To pretend that an additional 1 part per million, every 22 years, on a base of 26,000 parts per million is driving our climate is the height of anti-intellectualism and anti-science. Those who contend otherwise fly and drive many millions of miles annually while telling everyone else to knock it off.

JOHN JAEGER, Irvine, Calif.

• • •

Brian Nowak (in "The world can't risk a rotten climate") argues articulately that even science deniers should be persuaded by the economic consequences of climate change. Nowak and MN350 provide a profound public service by educating the public about the reality of carbon pollution and practical remedies available now. Their greatest barrier to education is the wide dissemination of crackpot denial of every ilk. It would be refreshing if the Star Tribune would join the Los Angeles Times in its recently announced common-sense policy of refusing to publish letters to the editor that promote factually incorrect climate change denial conspiracy theories.

PAULA SMOOT OGG, Edina
EDITOR'S NOTE

In compiling letters packages, we have three main goals: to provide insight; to reflect, on the whole, the nature of the sentiments we receive, and to produce a collection that's engaging for readers. These goals can be conflicting.

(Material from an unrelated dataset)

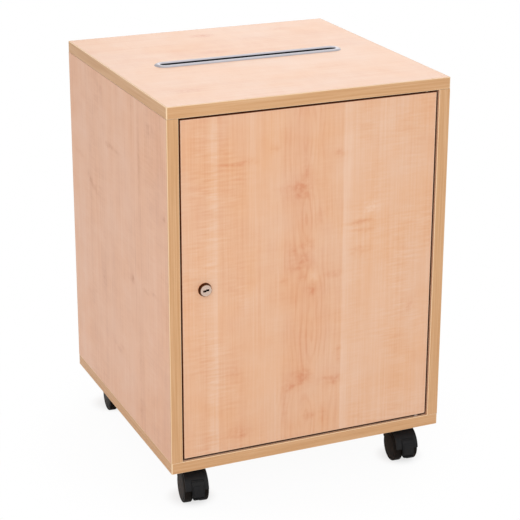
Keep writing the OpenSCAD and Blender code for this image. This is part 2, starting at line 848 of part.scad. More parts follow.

With respect to accuracy (on climate change or any topic), the fact is that many opinions are based on incomplete or inaccurate information or are underpinned by logical fallacies — yet they represent beliefs held, to varying degrees, by the public. If misconceptions exist, is it helpful to hide them, or better to debate them? A tenet of free speech is that the best ideas, through competition, will prevail.

We consider Readers Write to be a community forum, not merely the province of authorities. We grant participants some leeway while taking care to avoid deliberate misrepresentations. We are mindful of our own biases, and we recognize that the format makes it difficult for any one writer to treat a subject comprehensively. Still, we appreciate genuine insight and hope that, over time, we help readers come to informed conclusions about complex matters.